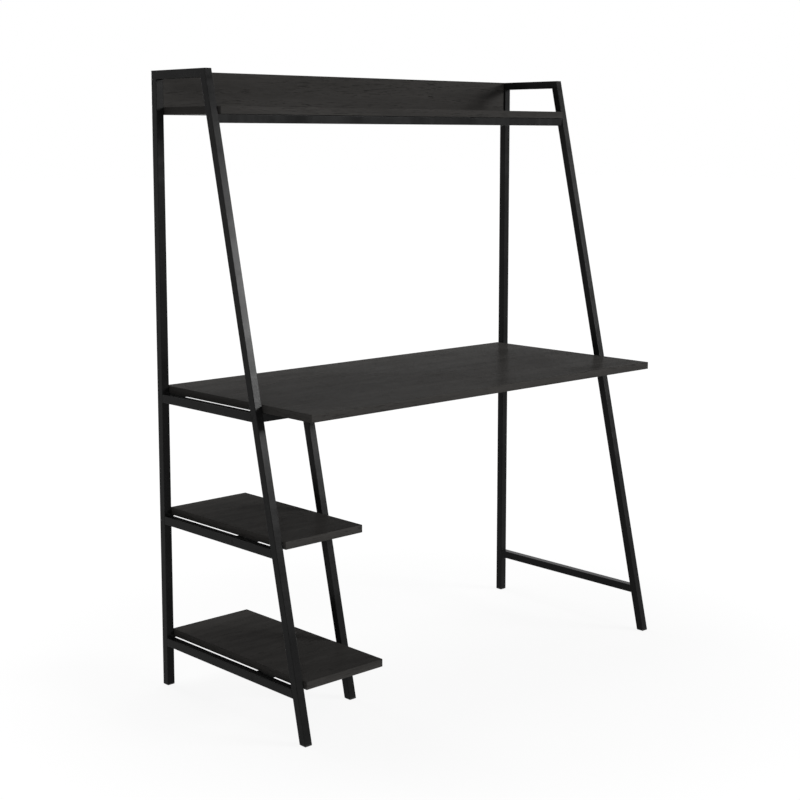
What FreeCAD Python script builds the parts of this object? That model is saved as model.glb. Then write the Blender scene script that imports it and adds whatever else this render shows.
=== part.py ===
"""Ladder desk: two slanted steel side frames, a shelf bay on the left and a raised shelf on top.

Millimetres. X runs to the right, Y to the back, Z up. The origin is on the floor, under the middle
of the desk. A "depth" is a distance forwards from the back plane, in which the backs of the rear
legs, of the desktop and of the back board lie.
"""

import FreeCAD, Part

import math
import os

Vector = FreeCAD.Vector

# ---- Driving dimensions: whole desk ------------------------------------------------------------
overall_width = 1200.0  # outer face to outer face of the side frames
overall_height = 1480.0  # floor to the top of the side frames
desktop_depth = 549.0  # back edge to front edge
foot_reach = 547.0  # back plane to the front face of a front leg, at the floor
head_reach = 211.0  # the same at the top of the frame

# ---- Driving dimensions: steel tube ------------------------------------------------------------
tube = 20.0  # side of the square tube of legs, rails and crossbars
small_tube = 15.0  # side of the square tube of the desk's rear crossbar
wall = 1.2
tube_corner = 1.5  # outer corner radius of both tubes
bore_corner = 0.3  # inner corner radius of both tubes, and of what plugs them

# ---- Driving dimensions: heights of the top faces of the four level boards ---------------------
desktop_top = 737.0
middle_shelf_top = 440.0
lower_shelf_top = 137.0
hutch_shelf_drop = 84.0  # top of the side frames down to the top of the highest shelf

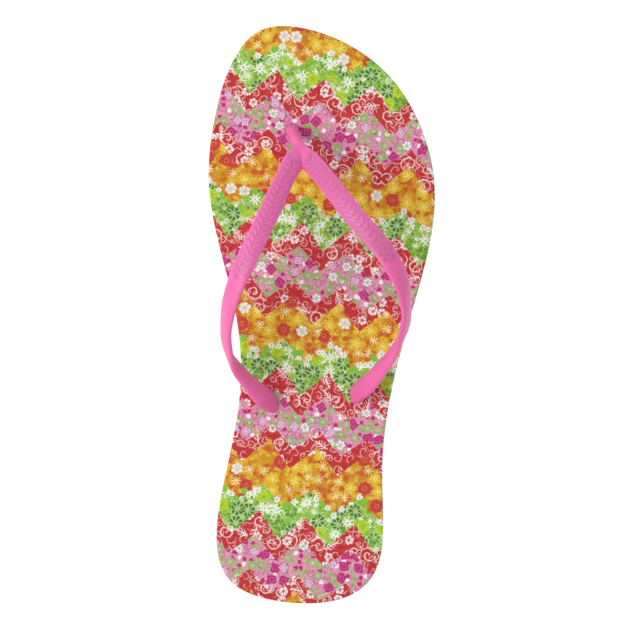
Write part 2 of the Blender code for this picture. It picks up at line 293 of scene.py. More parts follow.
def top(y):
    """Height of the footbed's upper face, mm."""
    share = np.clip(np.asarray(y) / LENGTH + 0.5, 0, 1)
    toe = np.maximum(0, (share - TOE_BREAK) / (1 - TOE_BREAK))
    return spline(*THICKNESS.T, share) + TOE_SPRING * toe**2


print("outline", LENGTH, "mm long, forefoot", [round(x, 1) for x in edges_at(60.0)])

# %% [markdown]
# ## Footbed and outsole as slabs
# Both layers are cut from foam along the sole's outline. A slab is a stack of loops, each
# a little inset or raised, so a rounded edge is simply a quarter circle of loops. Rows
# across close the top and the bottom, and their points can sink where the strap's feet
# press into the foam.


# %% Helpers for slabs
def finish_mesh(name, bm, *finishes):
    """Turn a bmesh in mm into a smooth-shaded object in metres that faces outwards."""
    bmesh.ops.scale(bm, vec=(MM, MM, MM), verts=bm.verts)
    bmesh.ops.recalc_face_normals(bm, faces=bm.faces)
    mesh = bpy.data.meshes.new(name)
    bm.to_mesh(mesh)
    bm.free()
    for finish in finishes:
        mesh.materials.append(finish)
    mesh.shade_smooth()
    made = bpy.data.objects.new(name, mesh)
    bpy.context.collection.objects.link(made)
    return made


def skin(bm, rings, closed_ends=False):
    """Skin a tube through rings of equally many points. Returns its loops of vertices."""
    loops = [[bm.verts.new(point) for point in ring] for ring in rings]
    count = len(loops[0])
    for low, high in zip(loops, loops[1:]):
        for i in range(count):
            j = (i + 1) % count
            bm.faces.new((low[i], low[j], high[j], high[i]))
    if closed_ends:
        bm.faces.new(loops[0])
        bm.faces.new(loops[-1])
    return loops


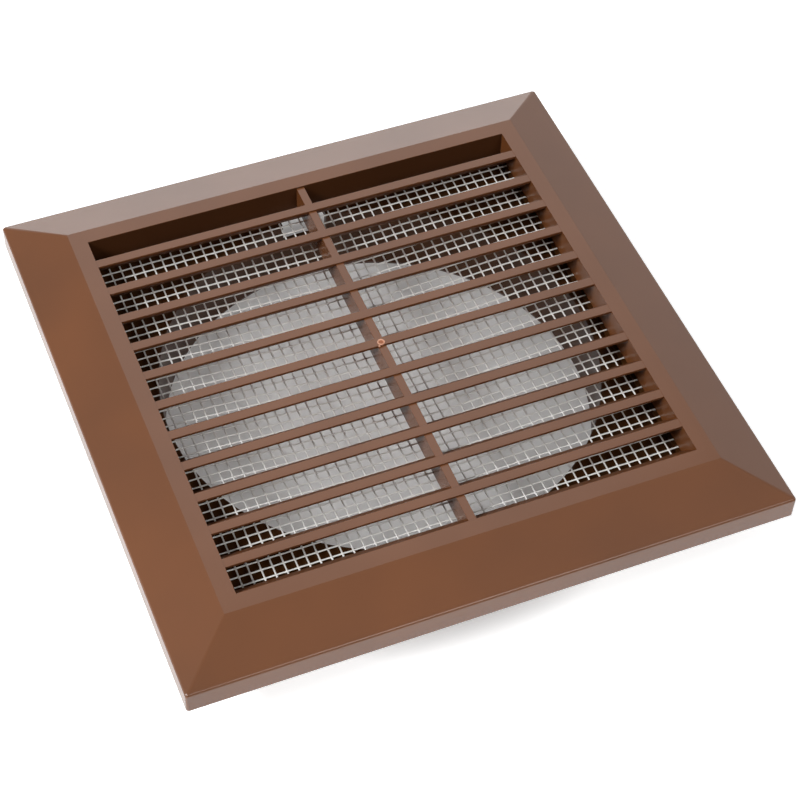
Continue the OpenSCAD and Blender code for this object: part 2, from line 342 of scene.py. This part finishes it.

++++

What you should do =
Print exactly the lines from the line with "Write part 2" to the line with "# press into the foam.", both included, and nothing else.

Written reply =
Write part 2 of the Blender code for this picture. It picks up at line 293 of scene.py. More parts follow.
def top(y):
    """Height of the footbed's upper face, mm."""
    share = np.clip(np.asarray(y) / LENGTH + 0.5, 0, 1)
    toe = np.maximum(0, (share - TOE_BREAK) / (1 - TOE_BREAK))
    return spline(*THICKNESS.T, share) + TOE_SPRING * toe**2


print("outline", LENGTH, "mm long, forefoot", [round(x, 1) for x in edges_at(60.0)])

# %% [markdown]
# ## Footbed and outsole as slabs
# Both layers are cut from foam along the sole's outline. A slab is a stack of loops, each
# a little inset or raised, so a rounded edge is simply a quarter circle of loops. Rows
# across close the top and the bottom, and their points can sink where the strap's feet
# press into the foam.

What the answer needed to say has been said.